- [Given problem] Copy out all the entries exactly.

- [Records]
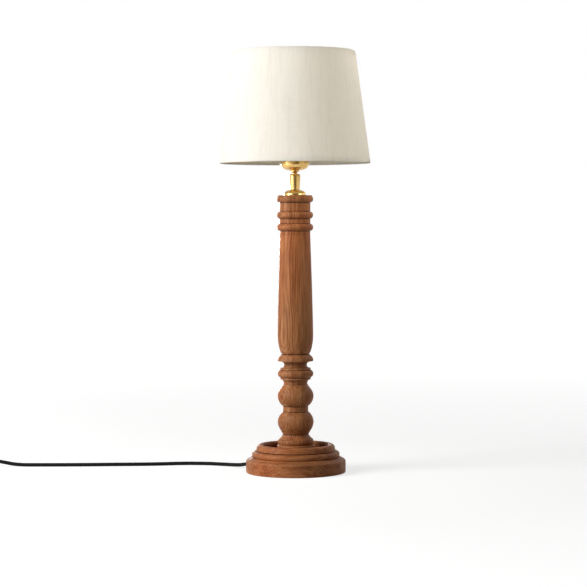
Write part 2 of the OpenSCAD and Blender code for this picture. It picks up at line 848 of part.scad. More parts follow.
module centre_contact() {
    strip_t = 0.5;
    rise = contact_z - block_top_z - 0.3;
    color(brass)
        translate([0, 2, block_top_z])
            rotate([90, 0, 0])
                linear_extrude(height = 4)
                    polygon([
                        [-10, 0], [-3.5, 0], [0.5, rise - strip_t], [3, rise - strip_t],
                        [3, rise], [0.3, rise], [-3.7, strip_t], [-10, strip_t]
                    ]);
}

module side_contact() {
    color(brass)
        translate([8.5, -2.5, block_top_z])
            cube([shell_r + shell_t - 8.5, 5, 0.5]);
}

module insulator_tube() {
    color([0.93, 0.92, 0.88])
        ring(insulator_r, shell_r + shell_t + 0.3, block_top_z, sleeve_top_z - 1.5 - block_top_z);
}

module screw_shell() {
    color(brass)
        ring(shell_r + shell_t, shell_r, block_top_z + 0.7, sleeve_top_z - 3 - block_top_z);
}

module holder_sleeve() {
    thread_pitch = 2;
    root_r = sleeve_r - 0.6;
    waist_r = sleeve_r + 0.9;
    turns = floor((thread_h - 2) / thread_pitch);
    color(brass)
        rotate_extrude()
            polygon(concat(
                [[insulator_r + 0.3, rim_z], [cup_r - cup_wall - 0.1, rim_z]],
                [[cup_r - cup_wall - 0.1, cup_top_z], [cup_r, cup_top_z]],
                [[cup_r, cup_top_z + 1], [cup_r - 0.8, cup_top_z + 1.8]],
                [[waist_r, cup_top_z + 2.4], [waist_r, seat_z - seat_t - 2]],
                [[seat_r, seat_z - seat_t], [seat_r, seat_z], [root_r, seat_z]],
                [for (i = [0:turns - 1]) each [
                    [root_r, seat_z + 0.6 + i * thread_pitch],
                    [sleeve_r, seat_z + 1.2 + i * thread_pitch],
                    [sleeve_r, seat_z + 1.8 + i * thread_pitch],
                    [root_r, seat_z + 2.4 + i * thread_pitch]
                ]],
                [[root_r, sleeve_top_z], [insulator_r + 0.3, sleeve_top_z]]
            ));
}

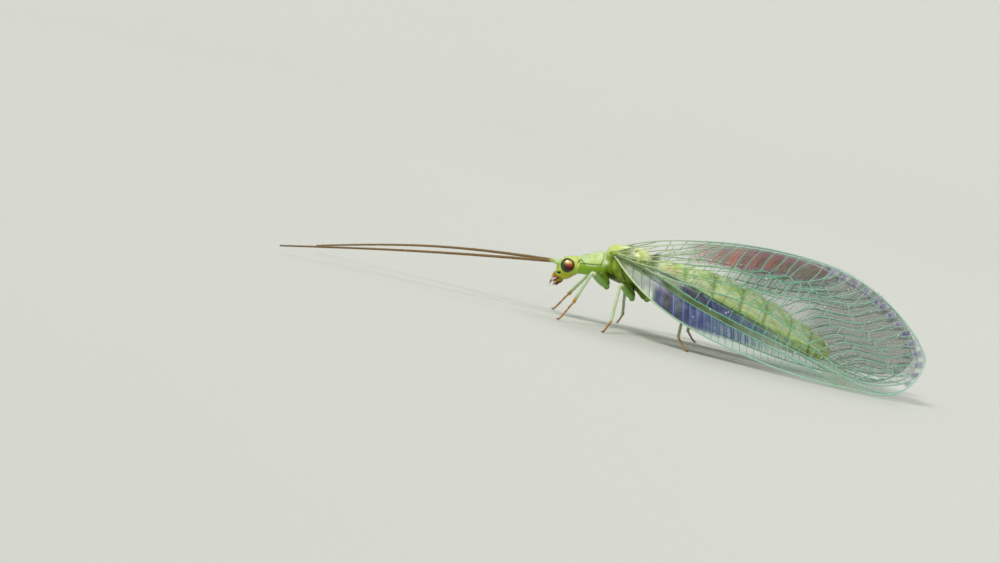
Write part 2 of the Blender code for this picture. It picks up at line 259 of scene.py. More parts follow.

- [Correct response]
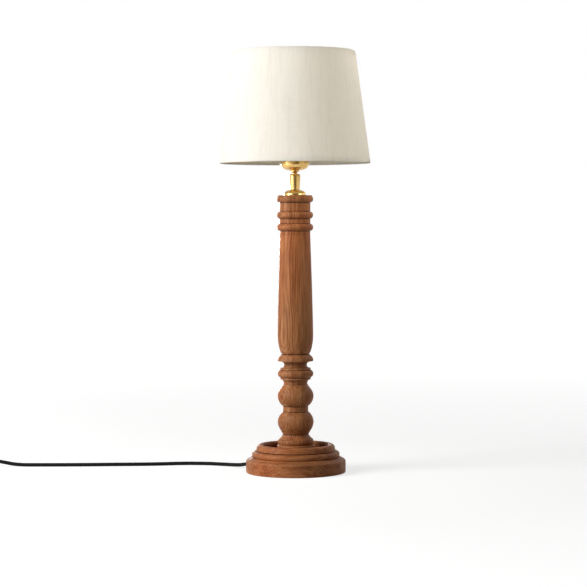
Write part 2 of the OpenSCAD and Blender code for this picture. It picks up at line 848 of part.scad. More parts follow.
module centre_contact() {
    strip_t = 0.5;
    rise = contact_z - block_top_z - 0.3;
    color(brass)
        translate([0, 2, block_top_z])
            rotate([90, 0, 0])
                linear_extrude(height = 4)
                    polygon([
                        [-10, 0], [-3.5, 0], [0.5, rise - strip_t], [3, rise - strip_t],
                        [3, rise], [0.3, rise], [-3.7, strip_t], [-10, strip_t]
                    ]);
}

module side_contact() {
    color(brass)
        translate([8.5, -2.5, block_top_z])
            cube([shell_r + shell_t - 8.5, 5, 0.5]);
}

module insulator_tube() {
    color([0.93, 0.92, 0.88])
        ring(insulator_r, shell_r + shell_t + 0.3, block_top_z, sleeve_top_z - 1.5 - block_top_z);
}

module screw_shell() {
    color(brass)
        ring(shell_r + shell_t, shell_r, block_top_z + 0.7, sleeve_top_z - 3 - block_top_z);
}

module holder_sleeve() {
    thread_pitch = 2;
    root_r = sleeve_r - 0.6;
    waist_r = sleeve_r + 0.9;
    turns = floor((thread_h - 2) / thread_pitch);
    color(brass)
        rotate_extrude()
            polygon(concat(
                [[insulator_r + 0.3, rim_z], [cup_r - cup_wall - 0.1, rim_z]],
                [[cup_r - cup_wall - 0.1, cup_top_z], [cup_r, cup_top_z]],
                [[cup_r, cup_top_z + 1], [cup_r - 0.8, cup_top_z + 1.8]],
                [[waist_r, cup_top_z + 2.4], [waist_r, seat_z - seat_t - 2]],
                [[seat_r, seat_z - seat_t], [seat_r, seat_z], [root_r, seat_z]],
                [for (i = [0:turns - 1]) each [
                    [root_r, seat_z + 0.6 + i * thread_pitch],
                    [sleeve_r, seat_z + 1.2 + i * thread_pitch],
                    [sleeve_r, seat_z + 1.8 + i * thread_pitch],
                    [root_r, seat_z + 2.4 + i * thread_pitch]
                ]],
                [[root_r, sleeve_top_z], [insulator_r + 0.3, sleeve_top_z]]
            ));
}

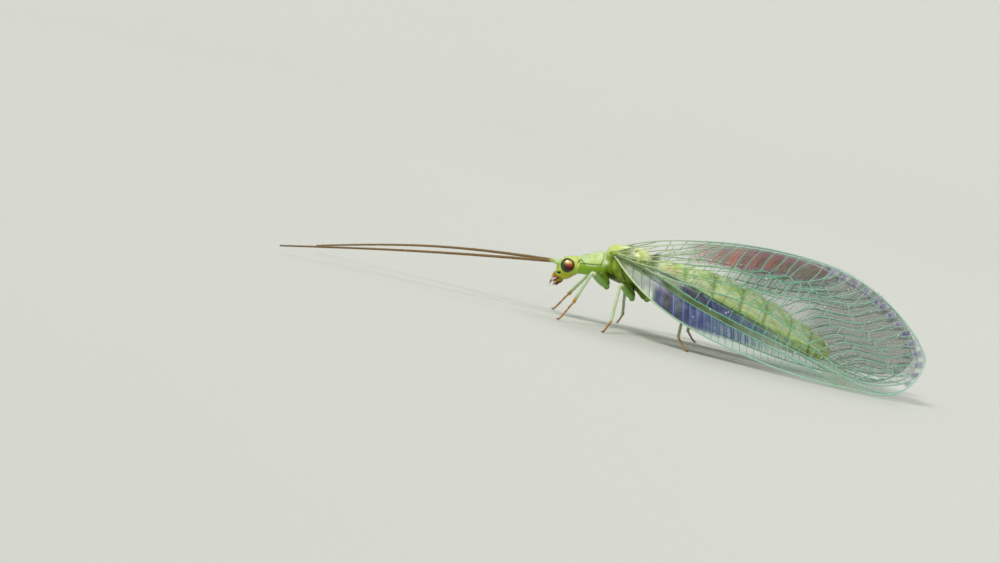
Write part 2 of the Blender code for this picture. It picks up at line 259 of scene.py. More parts follow.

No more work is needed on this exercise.